No dress code means no written standard — not no standard at all. Every workplace has an implicit visual culture. Calibrate by observing what respected, senior colleagues actually wear on regular days (not presentation days), and note what your industry tends toward. The unwritten standard is usually visible once you know what to look for.
What is the safest thing to wear to work when there’s no dress code?
Elevated basics: clothing that reads as intentional and put-together without being formally dressed up. Think tailored trousers with a quality knit or blouse, a well-fitted midi dress, or dark jeans with an elevated top and a structured blazer. Fit and fabric quality matter more than formality — clothes that fit well and are in good condition signal professionalism regardless of how casual the piece itself is.
How should I dress for client meetings when my office has a casual dress code?
Dress one level above your everyday baseline. If your office is casually business casual, bring out a blazer, make sure your shoes are clean and professional, and make sure every element of your outfit is at its best — not just functional.

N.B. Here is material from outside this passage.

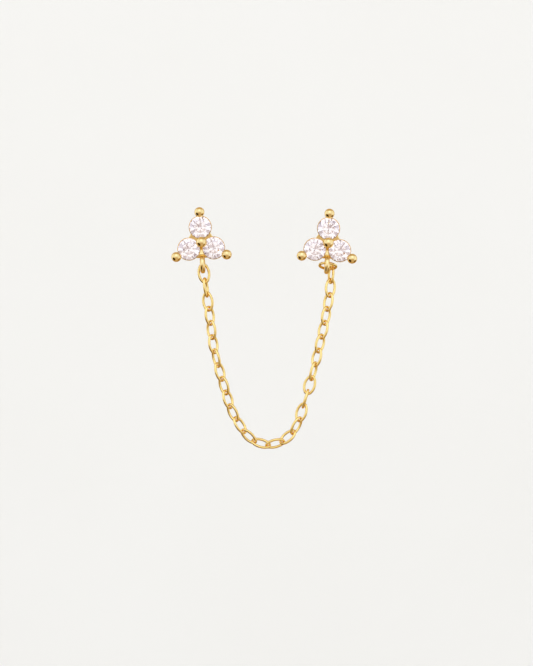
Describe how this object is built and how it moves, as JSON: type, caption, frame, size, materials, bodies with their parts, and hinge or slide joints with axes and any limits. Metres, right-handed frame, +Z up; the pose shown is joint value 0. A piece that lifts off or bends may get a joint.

You don’t need to dress like a law firm, but client-facing days call for the most polished version of your regular professional self.
Can I show personal style in a professional environment?
Yes — and you should. Personal style markers (interesting jewelry, a distinctive shoe, a bag with personality, a bold color) work well when the rest of the outfit is clean and cohesive. The key is that the overall look still reads as intentional. Personal expression becomes a problem when it competes with the coherence of the outfit rather than adding to it.